Messa così la domanda la risposta non può che concernere la seconda parte. O meglio essa è un passaggio più o meno lungo, più o meno felice, fra la nascita e la morte; sotto forma di svolgimento del tempo che tutti sembrano sapere che cosa sia ma va un po’ a spiegarlo diceva sant’Agostino. Pensieri banali, ok, ma pensieri, sempre meglio averne che è una tautologia. Ma anche uno che vive il tempo libero o liberato seduto su di una panchina forse pensa, di certo non alla morte prossima se è vecchio, il giovane no si beve a gola spiegata le sue belle sorsate di giornata. Sono fresco reduce da un breve viaggio e le poche ore trascorse sul Frecciarossa (amiamo la velocità come i Futuristi d’antan) uno le passa a leggere carta stampata (libro e… giornale), il caso mio o davanti a uno schermo luminoso e rapinoso.

Però rispetto la tecnologia io e ammiro la rapidità in tempo reale che mi fa colloquiare con Chiara Bussini, antropologa che vive in Australia della quale seguo la preparazione di un bel libro di poesie, che uscirà nella vecchia artritica Italia. Chiara dopo un secondo non riceve le mie parole che hanno attraversato in un secondo che ne so, diecimila chilometri? Lo avrebbero potuto immaginare Tasman o Cook che le permettono di stare in quel continente? Il viaggio quindi è dentro l’umano, lo sapeva Ulisse quando girovagò per dieci anni a sanare l’indomita sete di virtute e canoscenza, e Bruce Chatwin in Patagonia e perfino Xavier de Maistre quando agli arresti domiciliari per un duello si mise a viaggiare per 42 giorni autour de la chambre lunga 36 passi per lato. Un lockdown datato 1794. Una fermata alla stazione del tempo.

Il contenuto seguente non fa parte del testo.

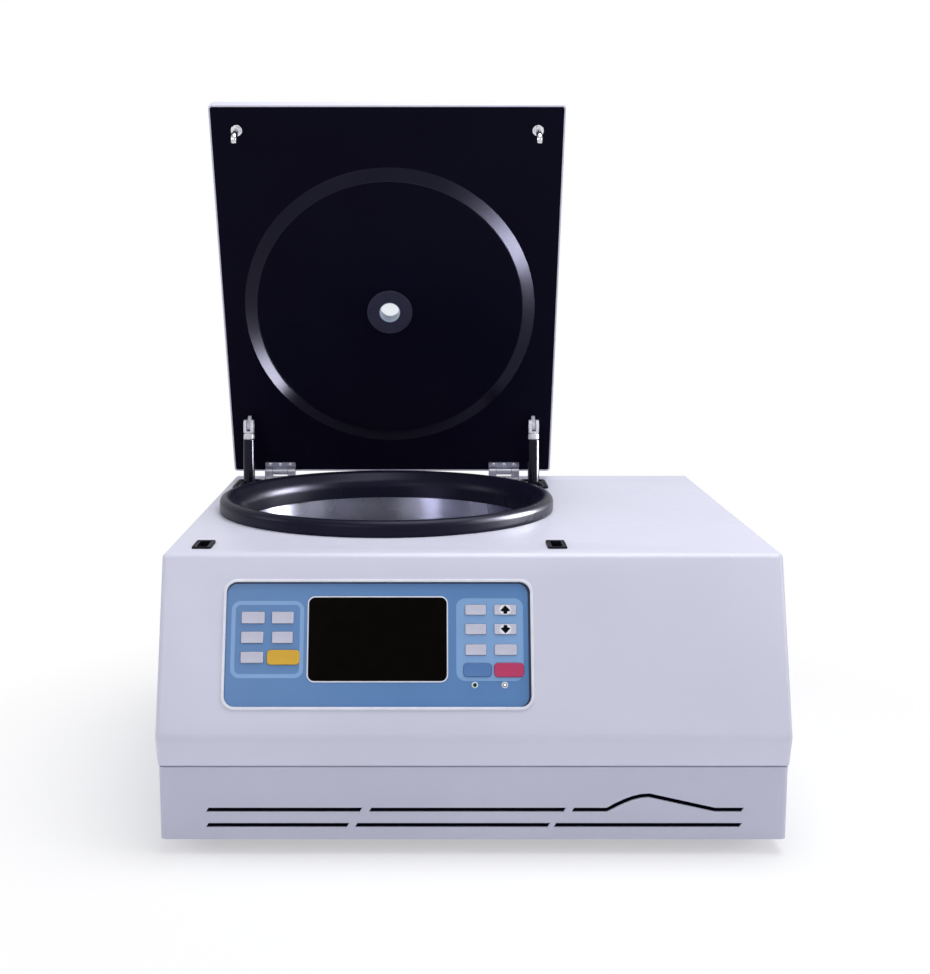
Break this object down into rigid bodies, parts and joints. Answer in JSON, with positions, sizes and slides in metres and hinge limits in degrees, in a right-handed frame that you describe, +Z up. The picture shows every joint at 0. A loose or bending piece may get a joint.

Eppure, se il viaggio, il movimento, le ferie, le vacanze, le esplorazioni alla Orazio Antinori nell’Africa nera dove morì, fan parte dell’esperienza, anzi l’arricchiscono, la rendono meno scialba o pedestre, non è un viaggio, sia pure verso Dio, anche il silenzio del trappista: dalla cella alla cappella, dal refettorio al chiostro, dall’orto allo scrittoio tutti i giorni che il medesimo Dio che prega incessantemente manda sulla terra come pioggia sul campo? Il viaggio, specie per un sedentario nato, è paura e sfida, timore e tremore, tutto per lui e incognito, i leoni ci sono dappertutto, albergano la crosta terrestre, ma la rara trasferta è portatrice di luce, è stupore, è scoperta.

Una calibrata miscela di sosta e viaggio è, udite udite, il colmo del vivere felice. «Il viaggio non finisce mai. Solo i viaggiatori finiscono. La fine del viaggio è solo l’inizio di un altro. È necessario tornare sui passi già fatti, per ripeterli e per tracciarvi accanto nuovi cammini. È necessario ricominciare il viaggio, sempre. Il viaggiatore torna subito. Così è. Così sia». Così Josè Saramago a pagina 82 de L’ultimo quaderno. Ultimo suo libro. La vettura al capolinea.